NZXT GUARDIAN 912 RB

CABINET SPECS

side and front panel 2x120 mm fans with led 
REAR, 1 X 120 mm FAN
top 140mm fan 

front lcd panel for constant sys, hdd and cpu temperature monitoring


----------



## thetechfreak (Apr 18, 2013)

Corsair GS600.


----------



## gunnergyan123 (Apr 18, 2013)

thetechfreak said:


> Corsair GS600.



Actually i forgot to post one thing here i use a sony led hx750 full hd led 3d tv as my primary pc monitor .. so i play full hd videos and watch movies in 3d and play games like crysis 3 at full hd resolution and at maximum settings in 3d ..
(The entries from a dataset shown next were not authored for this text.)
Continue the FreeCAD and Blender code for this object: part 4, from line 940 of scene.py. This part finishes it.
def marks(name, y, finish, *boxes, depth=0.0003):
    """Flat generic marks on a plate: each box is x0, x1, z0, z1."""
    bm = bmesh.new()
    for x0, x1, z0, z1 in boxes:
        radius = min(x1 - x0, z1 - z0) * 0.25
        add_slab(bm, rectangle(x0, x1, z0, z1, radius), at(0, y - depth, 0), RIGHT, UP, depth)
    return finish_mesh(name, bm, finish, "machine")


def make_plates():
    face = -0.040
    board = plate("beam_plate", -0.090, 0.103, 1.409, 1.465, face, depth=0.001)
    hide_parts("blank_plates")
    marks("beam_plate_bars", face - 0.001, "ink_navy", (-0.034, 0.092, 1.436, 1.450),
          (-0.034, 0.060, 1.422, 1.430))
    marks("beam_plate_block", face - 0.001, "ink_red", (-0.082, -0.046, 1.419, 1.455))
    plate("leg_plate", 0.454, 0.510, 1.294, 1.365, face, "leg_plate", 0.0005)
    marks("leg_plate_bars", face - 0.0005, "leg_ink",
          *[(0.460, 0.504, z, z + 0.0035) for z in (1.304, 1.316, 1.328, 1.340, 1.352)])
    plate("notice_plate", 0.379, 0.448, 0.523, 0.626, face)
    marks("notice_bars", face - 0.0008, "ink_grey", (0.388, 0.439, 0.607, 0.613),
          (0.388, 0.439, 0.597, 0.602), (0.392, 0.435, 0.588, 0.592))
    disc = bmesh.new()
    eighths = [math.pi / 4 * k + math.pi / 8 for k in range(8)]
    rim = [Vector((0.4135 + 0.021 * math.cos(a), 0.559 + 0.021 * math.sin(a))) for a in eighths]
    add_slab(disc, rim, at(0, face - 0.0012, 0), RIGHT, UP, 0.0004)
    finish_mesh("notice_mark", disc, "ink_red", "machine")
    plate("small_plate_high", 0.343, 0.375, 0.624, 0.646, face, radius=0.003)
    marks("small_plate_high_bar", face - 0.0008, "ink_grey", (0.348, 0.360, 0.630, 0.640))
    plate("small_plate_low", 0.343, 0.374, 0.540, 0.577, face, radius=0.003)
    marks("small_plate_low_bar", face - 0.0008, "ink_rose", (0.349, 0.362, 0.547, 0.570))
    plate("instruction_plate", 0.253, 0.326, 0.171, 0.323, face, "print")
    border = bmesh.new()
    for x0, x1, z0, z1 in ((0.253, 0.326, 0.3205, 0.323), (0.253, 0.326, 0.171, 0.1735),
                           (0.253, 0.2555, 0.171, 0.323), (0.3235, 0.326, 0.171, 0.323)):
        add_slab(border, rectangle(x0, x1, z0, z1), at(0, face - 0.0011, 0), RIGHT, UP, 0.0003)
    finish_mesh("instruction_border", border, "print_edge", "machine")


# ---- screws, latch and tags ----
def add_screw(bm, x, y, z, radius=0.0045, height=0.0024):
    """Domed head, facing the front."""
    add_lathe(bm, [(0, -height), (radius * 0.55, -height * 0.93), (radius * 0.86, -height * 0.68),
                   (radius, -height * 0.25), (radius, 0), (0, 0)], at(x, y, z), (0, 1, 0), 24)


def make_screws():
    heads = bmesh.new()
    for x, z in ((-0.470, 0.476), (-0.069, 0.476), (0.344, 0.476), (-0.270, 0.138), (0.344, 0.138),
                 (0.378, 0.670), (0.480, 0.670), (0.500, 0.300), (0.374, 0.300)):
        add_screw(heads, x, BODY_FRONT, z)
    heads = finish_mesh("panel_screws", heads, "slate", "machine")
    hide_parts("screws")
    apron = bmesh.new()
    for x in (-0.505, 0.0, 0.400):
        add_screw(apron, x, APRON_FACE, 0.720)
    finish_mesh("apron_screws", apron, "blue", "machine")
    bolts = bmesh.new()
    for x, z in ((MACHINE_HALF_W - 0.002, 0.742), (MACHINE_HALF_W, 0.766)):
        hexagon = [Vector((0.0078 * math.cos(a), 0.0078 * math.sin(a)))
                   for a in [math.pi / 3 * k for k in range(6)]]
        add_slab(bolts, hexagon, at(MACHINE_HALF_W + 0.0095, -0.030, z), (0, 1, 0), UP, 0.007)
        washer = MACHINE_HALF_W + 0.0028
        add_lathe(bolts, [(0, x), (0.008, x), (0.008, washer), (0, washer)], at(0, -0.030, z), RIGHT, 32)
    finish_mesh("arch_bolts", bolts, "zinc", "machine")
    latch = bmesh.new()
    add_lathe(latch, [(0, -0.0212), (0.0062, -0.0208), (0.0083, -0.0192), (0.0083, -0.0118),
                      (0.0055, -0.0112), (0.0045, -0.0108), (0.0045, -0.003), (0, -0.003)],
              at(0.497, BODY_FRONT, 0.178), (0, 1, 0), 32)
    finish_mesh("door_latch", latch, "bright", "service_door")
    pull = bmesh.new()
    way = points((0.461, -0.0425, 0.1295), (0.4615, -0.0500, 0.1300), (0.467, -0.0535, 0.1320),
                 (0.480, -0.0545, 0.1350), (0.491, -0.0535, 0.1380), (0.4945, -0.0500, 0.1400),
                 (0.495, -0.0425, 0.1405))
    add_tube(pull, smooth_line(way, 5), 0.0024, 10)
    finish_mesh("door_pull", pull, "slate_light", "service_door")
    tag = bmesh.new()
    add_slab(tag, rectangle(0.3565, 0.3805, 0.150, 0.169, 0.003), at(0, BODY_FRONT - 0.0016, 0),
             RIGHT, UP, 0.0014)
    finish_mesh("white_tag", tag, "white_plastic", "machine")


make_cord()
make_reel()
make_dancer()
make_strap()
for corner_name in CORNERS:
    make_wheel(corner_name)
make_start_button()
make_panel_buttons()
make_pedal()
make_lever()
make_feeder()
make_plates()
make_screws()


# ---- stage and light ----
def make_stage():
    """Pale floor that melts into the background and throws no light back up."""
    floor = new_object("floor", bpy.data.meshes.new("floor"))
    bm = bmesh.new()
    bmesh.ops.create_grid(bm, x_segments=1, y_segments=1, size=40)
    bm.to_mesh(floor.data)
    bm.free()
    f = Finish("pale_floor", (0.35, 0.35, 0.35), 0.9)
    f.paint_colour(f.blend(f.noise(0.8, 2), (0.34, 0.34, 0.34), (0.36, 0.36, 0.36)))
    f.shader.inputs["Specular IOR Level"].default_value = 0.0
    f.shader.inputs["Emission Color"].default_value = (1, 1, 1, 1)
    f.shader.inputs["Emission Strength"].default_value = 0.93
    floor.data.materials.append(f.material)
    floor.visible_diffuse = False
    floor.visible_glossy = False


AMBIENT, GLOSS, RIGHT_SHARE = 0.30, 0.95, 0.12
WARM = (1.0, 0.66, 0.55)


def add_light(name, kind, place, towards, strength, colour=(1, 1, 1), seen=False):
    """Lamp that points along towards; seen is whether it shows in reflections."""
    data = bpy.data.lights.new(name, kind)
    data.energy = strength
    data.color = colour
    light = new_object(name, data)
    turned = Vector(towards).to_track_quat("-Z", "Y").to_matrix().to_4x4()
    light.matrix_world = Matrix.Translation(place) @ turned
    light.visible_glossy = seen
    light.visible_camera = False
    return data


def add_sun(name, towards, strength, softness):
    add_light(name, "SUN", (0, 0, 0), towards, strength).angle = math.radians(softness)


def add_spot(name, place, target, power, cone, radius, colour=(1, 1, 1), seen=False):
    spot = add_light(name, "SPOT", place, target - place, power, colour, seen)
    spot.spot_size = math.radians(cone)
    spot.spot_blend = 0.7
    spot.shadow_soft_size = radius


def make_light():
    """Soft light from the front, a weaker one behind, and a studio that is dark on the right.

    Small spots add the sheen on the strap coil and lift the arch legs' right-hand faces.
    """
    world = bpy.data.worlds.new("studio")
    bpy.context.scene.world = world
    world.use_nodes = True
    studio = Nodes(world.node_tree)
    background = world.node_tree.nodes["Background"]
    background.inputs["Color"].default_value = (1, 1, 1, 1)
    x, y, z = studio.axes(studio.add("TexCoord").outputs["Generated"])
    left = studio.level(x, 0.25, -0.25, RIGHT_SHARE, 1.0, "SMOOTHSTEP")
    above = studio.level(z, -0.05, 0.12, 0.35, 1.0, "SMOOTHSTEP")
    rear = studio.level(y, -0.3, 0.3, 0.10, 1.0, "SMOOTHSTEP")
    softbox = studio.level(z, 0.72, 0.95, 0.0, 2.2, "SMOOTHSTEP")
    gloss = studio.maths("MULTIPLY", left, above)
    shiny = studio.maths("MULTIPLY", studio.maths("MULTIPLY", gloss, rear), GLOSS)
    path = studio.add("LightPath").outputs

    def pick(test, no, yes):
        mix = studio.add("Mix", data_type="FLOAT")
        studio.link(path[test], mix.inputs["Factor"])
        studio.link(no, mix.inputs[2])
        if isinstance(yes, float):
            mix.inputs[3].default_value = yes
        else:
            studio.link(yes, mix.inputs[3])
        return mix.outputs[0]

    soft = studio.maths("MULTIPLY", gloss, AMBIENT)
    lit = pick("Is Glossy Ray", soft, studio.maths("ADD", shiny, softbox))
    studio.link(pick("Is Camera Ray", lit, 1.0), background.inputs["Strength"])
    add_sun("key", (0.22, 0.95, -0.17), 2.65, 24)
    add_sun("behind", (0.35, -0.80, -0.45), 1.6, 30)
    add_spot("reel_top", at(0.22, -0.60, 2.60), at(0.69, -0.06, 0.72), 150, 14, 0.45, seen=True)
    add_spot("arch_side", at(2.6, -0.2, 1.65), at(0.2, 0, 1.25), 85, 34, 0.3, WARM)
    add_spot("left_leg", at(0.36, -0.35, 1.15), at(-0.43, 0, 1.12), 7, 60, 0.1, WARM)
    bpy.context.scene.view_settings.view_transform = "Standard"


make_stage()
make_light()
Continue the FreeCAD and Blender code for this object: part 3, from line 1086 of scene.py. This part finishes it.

i push my graphics card to its  limits to deliver maximum 3d effects and visuals so for that it consumes more power .. so now tell me that corsair gs600 is a good choice or i need more powerful PSU.


----------



## ASHISH65 (Apr 18, 2013)

get  Seasonic S12II 520w @ rs 4k .it is much better than corsair cx and gs

or if you want more then get  Seasonic S12II 620w under 5k

Good luck


----------



## gunnergyan123 (Apr 18, 2013)

ASHISH65 said:


> get  Seasonic S12II 520w @ rs 4k .it is much better than corsair cx and gs
> 
> or if you want more then get  Seasonic S12II 620w under 5k
> 
> Good luck



ok good but in my location there is no seasonic service centers for after sells service !! please mention some other brand psu like corsair, Antec, cooler master or thermaltake 

AND most importantly if you know the leading brand in psu please mention !!! it will help ..please


----------



## ASHISH65 (Apr 19, 2013)

gunnergyan123 said:


> ok good but in my location there is no seasonic service centers for after sells service !! please mention some other brand psu like corsair, Antec, cooler master or thermaltake
> 
> AND most importantly if you know the leading brand in psu please mention !!! it will help ..please



then get corsair gs600w @rs 4500

overall seasonic is leading brand in psu i believe


----------



## harshilsharma63 (Apr 19, 2013)

Get tx650v2.


----------



## gunnergyan123 (Apr 19, 2013)

harshilsharma63 said:


> Get tx650v2.



tell me some GOLD, PLATINUM and at least SILVER class 80+ certified psu....almost 90% power efficiency ..


----------



## ZTR (Apr 19, 2013)

gunnergyan123 said:


> tell me some GOLD, PLATINUM and at least SILVER class 80+ certified psu....almost 90% power efficiency ..



Corsair HX650


----------



## The Incinerator (Apr 20, 2013)

Antec EA-Platinum 650 - Platinum
Seasonic X series SS-560KM - Gold
Corsair TX65V2UK - Bronze


----------



## Sainatarajan (Apr 21, 2013)

If you have that much money get the Seasonic SS750JS @ 5.7k . Its very VFM PSU. This is enough for your config.


----------